Applying Alkyl-Chain Surface Functionalizations in Mesoporous Inorganic Structures: Their Impact on Gas Flow and Selectivity Depending on Temperature

Porous inorganic capillary membranes are prepared to serve as model structures for the experimental investigation of the gas transport in functionalized mesopores. The porous structures possess a mean pore diameter of 23 nm which is slightly reduced to 20 nm after immobilizing C-16-alkyl chains on the surface. Gas permeation measurements are performed at temperatures ranging from 0 to 80 degrees C using Ar, N-2, and CO2. Nonfunctionalized structures feature a gas transport according to Knudsen diffusion with regard to gas flow and selectivity. After C-16-functionalization, the gas flow is reduced by a factor of 10, and the ideal selectivities deviate from the Knudsen theory. CO2 adsorption measurements show a decrease in total amount of adsorbed gas and isosteric heat of adsorption. It is hypothesized that the immobilized C-16-chains sterically influence the gas transport behavior without a contribution from adsorption effects.

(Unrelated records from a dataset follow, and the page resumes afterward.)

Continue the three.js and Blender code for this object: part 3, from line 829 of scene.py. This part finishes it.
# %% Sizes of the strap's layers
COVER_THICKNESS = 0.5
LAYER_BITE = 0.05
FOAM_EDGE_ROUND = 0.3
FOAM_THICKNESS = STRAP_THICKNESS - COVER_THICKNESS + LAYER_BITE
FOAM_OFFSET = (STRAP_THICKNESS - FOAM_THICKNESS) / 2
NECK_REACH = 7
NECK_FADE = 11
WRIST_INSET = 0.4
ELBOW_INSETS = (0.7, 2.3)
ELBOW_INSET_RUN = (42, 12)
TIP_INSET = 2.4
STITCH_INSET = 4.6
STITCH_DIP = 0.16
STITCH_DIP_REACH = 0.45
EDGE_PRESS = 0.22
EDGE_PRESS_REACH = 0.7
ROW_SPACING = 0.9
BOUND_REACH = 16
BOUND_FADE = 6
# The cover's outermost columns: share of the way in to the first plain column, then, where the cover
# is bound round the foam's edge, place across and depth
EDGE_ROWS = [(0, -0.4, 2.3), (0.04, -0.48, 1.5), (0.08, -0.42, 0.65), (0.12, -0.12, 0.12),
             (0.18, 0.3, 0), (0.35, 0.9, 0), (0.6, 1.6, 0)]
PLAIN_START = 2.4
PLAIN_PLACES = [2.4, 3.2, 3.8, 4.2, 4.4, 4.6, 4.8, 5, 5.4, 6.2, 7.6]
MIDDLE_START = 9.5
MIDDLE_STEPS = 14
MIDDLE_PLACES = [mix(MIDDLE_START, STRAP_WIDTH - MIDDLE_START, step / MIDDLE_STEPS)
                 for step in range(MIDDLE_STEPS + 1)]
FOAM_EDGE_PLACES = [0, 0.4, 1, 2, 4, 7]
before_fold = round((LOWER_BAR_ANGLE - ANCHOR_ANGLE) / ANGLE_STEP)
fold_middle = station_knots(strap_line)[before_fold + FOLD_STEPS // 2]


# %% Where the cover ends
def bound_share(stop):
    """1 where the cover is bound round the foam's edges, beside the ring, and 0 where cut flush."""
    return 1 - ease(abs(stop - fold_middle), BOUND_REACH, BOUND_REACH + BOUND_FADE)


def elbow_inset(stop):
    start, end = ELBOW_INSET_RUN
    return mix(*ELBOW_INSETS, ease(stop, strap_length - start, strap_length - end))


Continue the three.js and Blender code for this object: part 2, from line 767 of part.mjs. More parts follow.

The reduced gas flow derives from an additional surface resistance caused by the C-16-chains spacially limiting the adsorption and desorption directions for gas molecules propagating through the structure, resulting in longer diffusion paths. In agreement, the gas flow is found to correlate with the molecular diameter of the gas species (CO2 < Ar < N-2) increasing the resistance for larger molecules. This affects the ideal selectivities with the relation N-2/Ar < Ar/CO2 < N-2/CO2. The influence on selectivity increases with increasing temperature which leads to the conclusion that the temperature induced movement of the C-16-chains is responsible for the stronger interaction between gas molecules and surface functional groups.